--Yaşamın, akan bir su gibi olduğunu anlamak için, bazen bir ağaç gölgesine oturup suyun akışını izlemeniz gerekir.

--Divan Edebiyatı şairi Hayâlî Bey'in dizelerinde yaklaşık anlamda dediği gibi "O balılar ki, Derya içindedir, Deryayı bilmezler." (Cihân-ârâ cihân içredir ârâyı bilmezler

O mâhîler ki deryâ içredir deryâyı bilmezler)

--Her şeyin siyaset, siyasetin de her şey olduğu günleri yaşıyoruz. Ne garip. Keşke her şey bu kadar sanal olmasa; ya da bizler bu kadar sanala güvenip, sanal olmasaydık, sanal yaşamasaydık, sanal düşünmeseydik diye düşünüyorum.

--O yüzden de birilerinin "Melamet Hırkasını" giymesi gerekiyordu, başka giyenlerde vardır ama bu kez de ben giydim, Kul Nesimi'nin dediği gibi.

--Türk Tasavvufu ve edebiyatı, aslında tarihimizin enteresan bir dönemini kapsar. İslami Türk anlayışının Batı medeniyet ve anlayışı ile tanışması (ki bu tanışıklık her zaman için hem Türkler hem de batılılar için vardı ama; Tasavvufu bu boyutları ile yaşayan, bilenlerin batı ile tanışmalarından söz ediyorum) düşünce sisteminde de daha sorgulayıcı bir dönemi kapsar ve özel bir anlam içerir.

-Osmanlı'nın 7 yy Tasavvufunu bilen, yaşayan Kul Nesimi, o yüzden,

"Ben Melamet Hırkasını

Kendim Giydim Eğnime

Ar Ü Namus Şişesini

Taşa Çaldım Kime Ne

.....

Gah Çıkarım Gökyüzüne

Seyrederim Alemi

Gah İnerim Yeryüzüne

Seyreder Alem Beni " diyerek, her şeye gerçek gözü ile bakmayı yeğlemiştir.

-- Tasavvufun Vahdet-i Vücud anlayışına göre, bir dal, bir dal bir ağacı, ağaçlarda ormanı yaratır, oluşturur.

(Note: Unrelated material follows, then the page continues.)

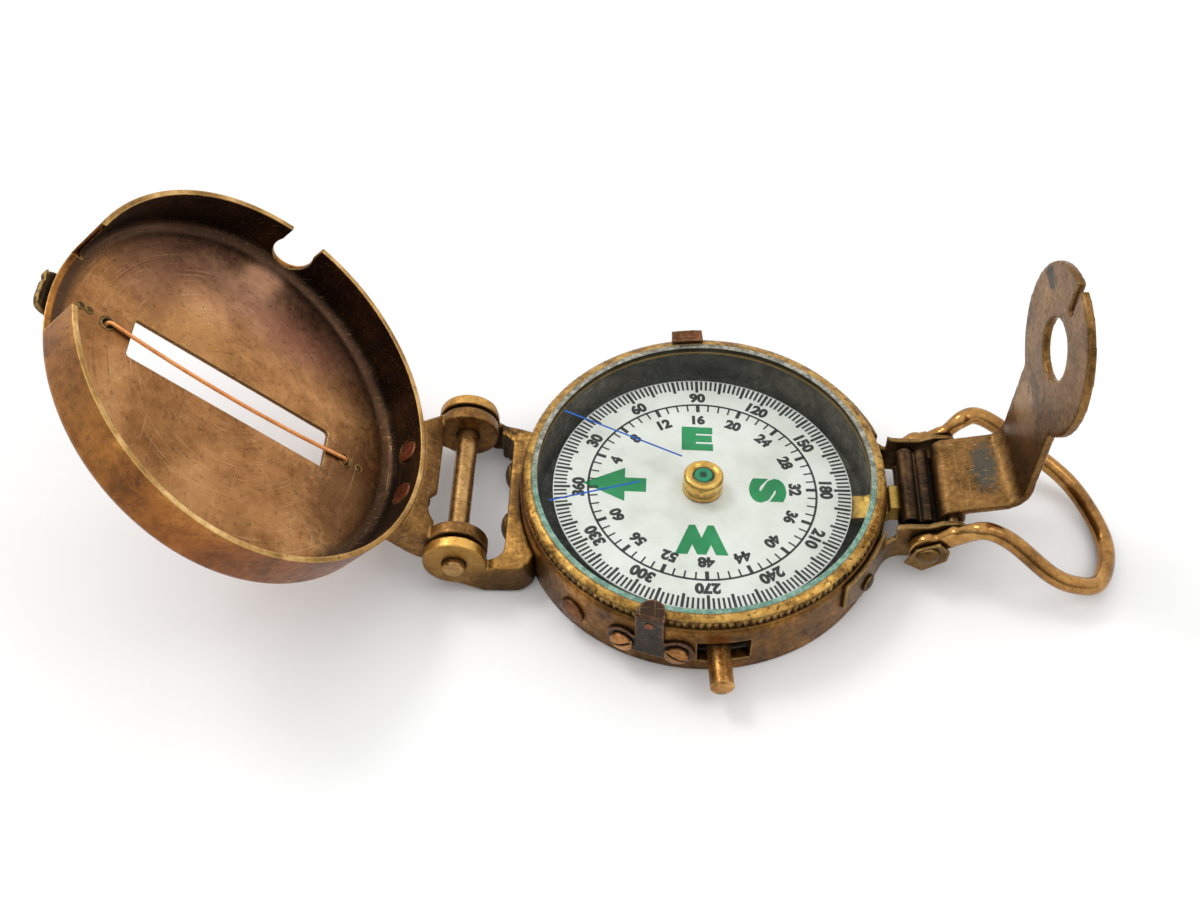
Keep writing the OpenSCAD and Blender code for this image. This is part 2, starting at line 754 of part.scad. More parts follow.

Ki bu aynı zamanda, Tanrının oluşmasında kişinin de bir rolünü görür ve tanrının bir bir bir araya gelinerek oluştuğunu ve tanrının kendini bu birlerde temsil ettiğine inanılır.

--O yüzden de, Tek başına olmanın bir anlam taşımadığını, birlerin bir araya gelerek bir şey olabildiğini anlatır.

--Tavsavvufi din anlayışında bu birlerin yolunun tanrıya çıkması gibi, sosyolojik-toplumsal bakış açısı ile de bu yolun bireylerin (birlerin) mutluluğunun, huzurunun toplumun, Ülkenin huzur ve güvenliğine çıkması beklenir.

--Artık o kadar bireysel bir, tekil olduk ki, kendimizin dışındakileri önemsemek, görmek, anlamak gibi bir derdimiz, kaygımız yok gibi.

--Oysa, önce kendimize (Gah insek yer yüzüne) , sonra da etrafa, topluma, toplumsal yapılara, olaylara bir baksak (Gah çıksak gökyüzüne) her şeyi göreceğiz ve anlayacağız.

--Rakel Dink'in "Bir bebekten bir katil yaratan karanlığı sorgulamadan hiçbir şey yapılmaz " dediği gibi, 24 Ocak ve 12 Eylül 1980'leri sorgulamadan siyasette söylenecek her şey boşadır.

--Ve bu gün, iktidarı ile, muhalefeti ile bu yapılmamakta; herkes tribüne oynamaktadır. Saha, oyun, oyunun kuralları hiç kimsenin umurunda değildir.

--İktidar 16 yıldır bu Ülkeyi yönettiğini, bu gün yaşanan sorunların kaynağı olduğunu; Muhalefet ise, "Atın sahibine göre kişnediğini", sorunlar karşısında akılcı ve inandırıcı siyaset üretemediğini gizleyerek, görmezlikten gelmemizi istemektedir.

--İktidar ve muhalefet yandaşı sevgili dostlarım, Nazım Hikmet'in dediği gibi "..— demeğe de dilim varmıyor ama/ kabahatın çoğu senin, canım kardeşim! "

--Etrafınıza bir bakın. Göreceksiniz.

--Sadece, şu MELAMET/HİÇLİK/YOKLUK HIRKASINI bir giyin Allah aşkına.